On 8/10/2010 9:30 PM, bearophile wrote:
Lars T. Kyllingstad:

Personally, I don't think we should start adding a dedicated tuple syntax
at this point.  There are so many things that are more important, and
besides, I think the library tuples are pretty cool.  We should instead
focus on making Tuple!(...) even better.

Tuples are a basic part of a language, they need to come before web tools, 
loggers, numeric libraries and so on. You build Phobos and all those things 
with a language. So if the language is better, you will work better.

 From what I've seen so far in this thread the Tuple/Record library solution 
will be kept, but some built-in syntax sugar (unpacking, and maybe for the 
literals) helps in making tuple usage more handy and clean.

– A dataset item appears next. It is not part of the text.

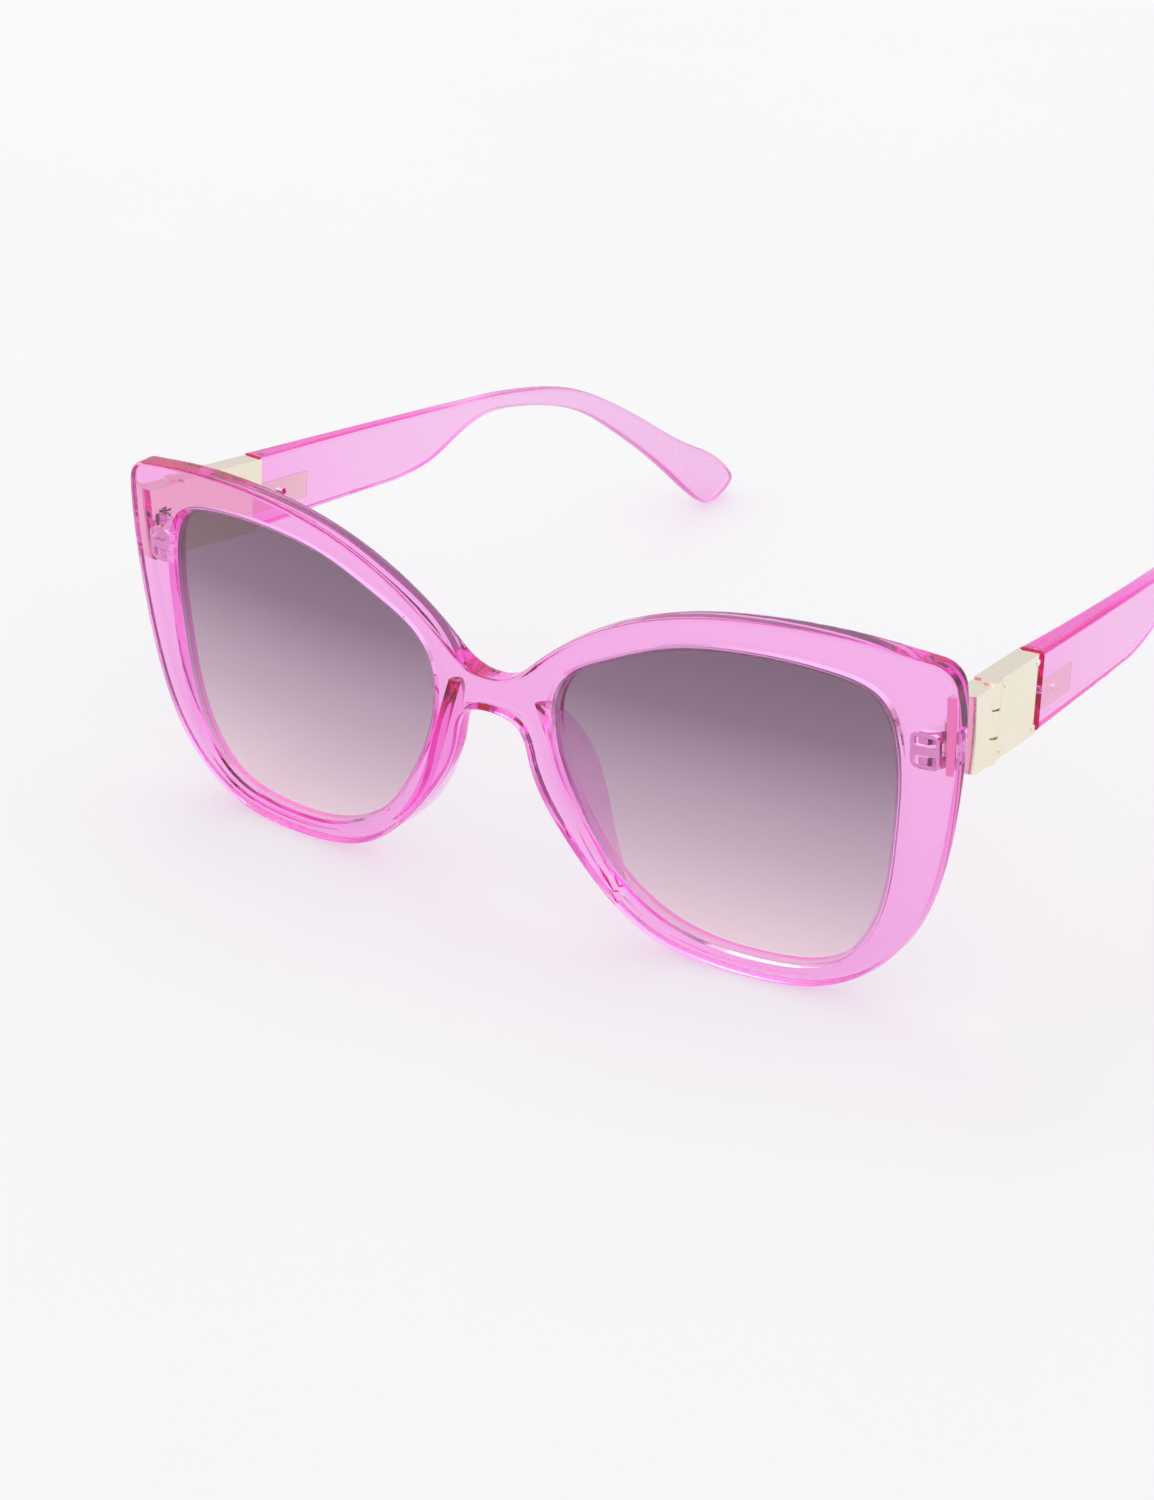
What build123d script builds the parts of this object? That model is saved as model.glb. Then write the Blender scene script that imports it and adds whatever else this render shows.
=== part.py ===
"""Cat eye sunglasses, in millimetres.

+X is the wearer's left, +Y runs from the front to the arm tips and +Z is up. The pair stands open on
its rims and arm tips, with the origin on the floor in the middle of its outline. Every paired piece is
made on the wearer's left side and mirrored to the right.
"""
import os
from math import cos, radians, sin, sqrt

from build123d import *

os.makedirs("parts", exist_ok=True)

# Overall places
FRONT_Y = -73.57
FACE_Z = 26.85
HALF_WIDTH = 70.0

# Front frame
WRAP_RADIUS = 398.0
FRONT_THICKNESS = 4.0
BEVEL = 1.0
EDGE_ROUNDING = 0.45
BACK_ROUNDING = 1.2
LIP_ROUNDING = 0.35
CUT_DEPTH = 25.0
CUT_HALF_HEIGHT = 40.0

# Nose pads
NOSE_PAD_THICKNESS = 2.1

# Lens opening: its middle on the face plane, and points round its edge from that middle
OPENING_CENTRE = (36.0, -1.2)
OPENING_HALF_WIDTH = 25.4
OPENING_HALF_HEIGHT = 22.6
OPENING_POINTS = (
    (-25.4, 7.0),
    (-22.5, 13.4),
    (-16.0, 17.2),
    (-6.9, 20.8),
    (5.0, 22.5),
    (15.8, 22.1),
    (22.8, 19.7),
    (25.4, 12.6),
    (25.2, 1.3),
    (22.9, -11.9),
    (17.1, -20.0),
    (6.0, -22.6),
    (-5.6, -21.4),
    (-15.2, -15.9),
    (-22.0, -6.3),
)

# Lenses
LENS_SETBACK = 1.15
LENS_THICKNESS = 1.6
GROOVE_DEPTH = 0.8
SEAT_CLEARANCE = 0.02

# Hinge
HINGE_X = 66.9
HINGE_Y = FRONT_Y + 12.0
HINGE_MIDDLE_Z = FACE_Z + 12.3
ANCHOR_X = 65.0
ANCHOR_WIDTH = 4.2
ANCHOR_HEIGHT = 5.0
ANCHOR_CORNER = 1.0
ANCHOR_DEPTH = 2.3
ANCHOR_THICKNESS = 0.9
ANCHOR_WINDOW = (3.2, 1.3)
KNUCKLE_RADIUS = 1.3
KNUCKLE_HEIGHT = 1.75
KNUCKLE_GAP = 0.06
KNUCKLE_RELIEF = 0.3
SCREW_RADIUS = 0.7
SCREW_CLEARANCE = 0.05
SCREW_HEAD_RADIUS = 1.15
SCREW_HEAD_HEIGHT = 0.8
SCREW_SLOT = (0.35, 0.4)

# Arms: u runs along the arm from the front end of the plastic, w up its height
TOE_IN = radians(4.5)
DROP = radians(7.25)
ARM_X = 69.3
ARM_Y = FRONT_Y + 31.2
ARM_TOP_Z = FACE_Z + 17.75
ARM_HEIGHT = 11.3
ARM_FRONT_THICKNESS = 3.8
ARM_MIDDLE_THICKNESS = 2.9
ARM_TIP_THICKNESS = 2.4
ARM_ROUNDING = 0.7
ARM_CUT_HALF_HEIGHT = 60.0
ARM_MIDDLE_CURVE = 0.6
ARM_TIP_CURVE = 3.3

# Gold end piece, in the arm's u and w
BLOCK_TOP = -0.25
BLOCK_BOTTOM = -11.6
BLOCK_STEP = 0.25
BLOCK_REACH = -24.0
BLOCK_END_GAP = 0.15
BLOCK_THICKNESS = 3.4
PLATE_THICKNESS = 1.0
PLATE_INSET = 0.4
TRIM_AT = -14.2
TRIM_RADIUS = 1.4
TRIM_CORE_RADIUS = 1.1
TRIM_DEPTH = -1.35
TRIM_GAP = 0.35
TRIM_SEGMENTS = 3
RIVET_RADIUS = 0.5
RIVET_DOME = 0.15
RIVET_ROUNDING = 0.13
RIVET_MARGIN = 1.1
TONGUE_LENGTH = 11.0
TONGUE_TOP = -4.6
TONGUE_BOTTOM = -8.8
TONGUE_THICKNESS = 1.0
PIN_AT = (5.2, -6.6)
PIN_RADIUS = 0.55
PIN_SKIN = 0.7


def wrap_depth(x, radius=WRAP_RADIUS):
    """Distance that a wrapped face falls back at x from the middle."""
    return radius - sqrt(radius**2 - x**2)


# Planes: the face of the front, the plan view of the front, and the side view of the left arm
face_plane = Plane(origin=(0, FRONT_Y, FACE_Z), x_dir=(1, 0, 0), z_dir=(0, -1, 0))
plan_plane = Plane(origin=(0, FRONT_Y, FACE_Z), x_dir=(1, 0, 0), z_dir=(0, 0, 1))
arm_direction = Vector(-sin(TOE_IN) * cos(DROP), cos(TOE_IN) * cos(DROP), -sin(DROP))
arm_outward = Vector(cos(TOE_IN), sin(TOE_IN), 0)
arm_plane = Plane(origin=(ARM_X, ARM_Y, ARM_TOP_Z), x_dir=arm_direction, z_dir=arm_outward)
trim_plane = Plane(
    origin=arm_plane.from_local_coords((TRIM_AT, 0, TRIM_DEPTH)), x_dir=arm_direction, z_dir=arm_plane.y_dir
)
hinge_plane = Plane(origin=(HINGE_X, HINGE_Y, HINGE_MIDDLE_Z), x_dir=(1, 0, 0), z_dir=(0, 0, 1))


def wrap_slab(near, far):
    """Plan section of the wrapped front between two depths behind its face."""
    corner = HALF_WIDTH + 3
    front = wrap_depth(corner) + near
    back = wrap_depth(corner) + far
    with BuildSketch() as slab:
        with BuildLine():
            front_arc = ThreePointArc((-corner, front), (0, near), (corner, front))
            back_arc = ThreePointArc((-corner, back), (0, far), (corner, back))
            Line(front_arc @ 0, back_arc @ 0)
            Line(front_arc @ 1, back_arc @ 1)
        make_face()
    return slab.sketch


def opening_outline(grow):
    """The clear opening of the left rim, stretched about its middle until it is `grow` larger all round."""
    stretch_x = 1 + grow / OPENING_HALF_WIDTH
    stretch_y = 1 + grow / OPENING_HALF_HEIGHT
    with BuildSketch() as opening:
        with Locations(OPENING_CENTRE):
            with BuildLine() as edge:
                Spline(*[(x * stretch_x, y * stretch_y) for x, y in OPENING_POINTS], periodic=True)
            add(make_face(edge.line, mode=Mode.PRIVATE))
    return opening.sketch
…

People responding on this thread still allude the basic question about
exactly a tuple is supposed to be.  This discussion is hitherto
pointless.

I think Andrei is in agreement .. here's the transcript
from earlier on in this thread.

Cheers
Justin Johansson


(prior transcript follows)

On 10/7/10 7:23 CDT, Justin Johansson wrote:
> On 7/10/2010 5:04 PM, Walter Bright wrote:
>> There have been a couple of looong threads about tuples:
>>
>> http://www.digitalmars.com/d/archives/digitalmars/D/Reddit_why_aren_t_people_using_D_93528.html
>>
>>
>> http://www.digitalmars.com/d/archives/digitalmars/D/Should_the_comma_operator_be_removed_in_D2_101321.html
>>
>>
>> A lot of it foundered on what the syntax for tuple literals should be.
>> The top of the list is simply enclosing them in ( ). The problem with
>> this is
>
> Walter, please define exactly what a tuple is as being, both
> in the context of your post and (presumably) in the D type system.
>
> Without a precise definition of exactly what a tuple is,
> your post will at best elucidate responses that also lack a
> precise understanding of a tuple is (supposed to be).
>
> There are already a number of responses to your post that focus
> on syntax and without any semantic foundation.

Wise words! It was exactly what I protested against. It discusses syntax without attacking any of the actual issues.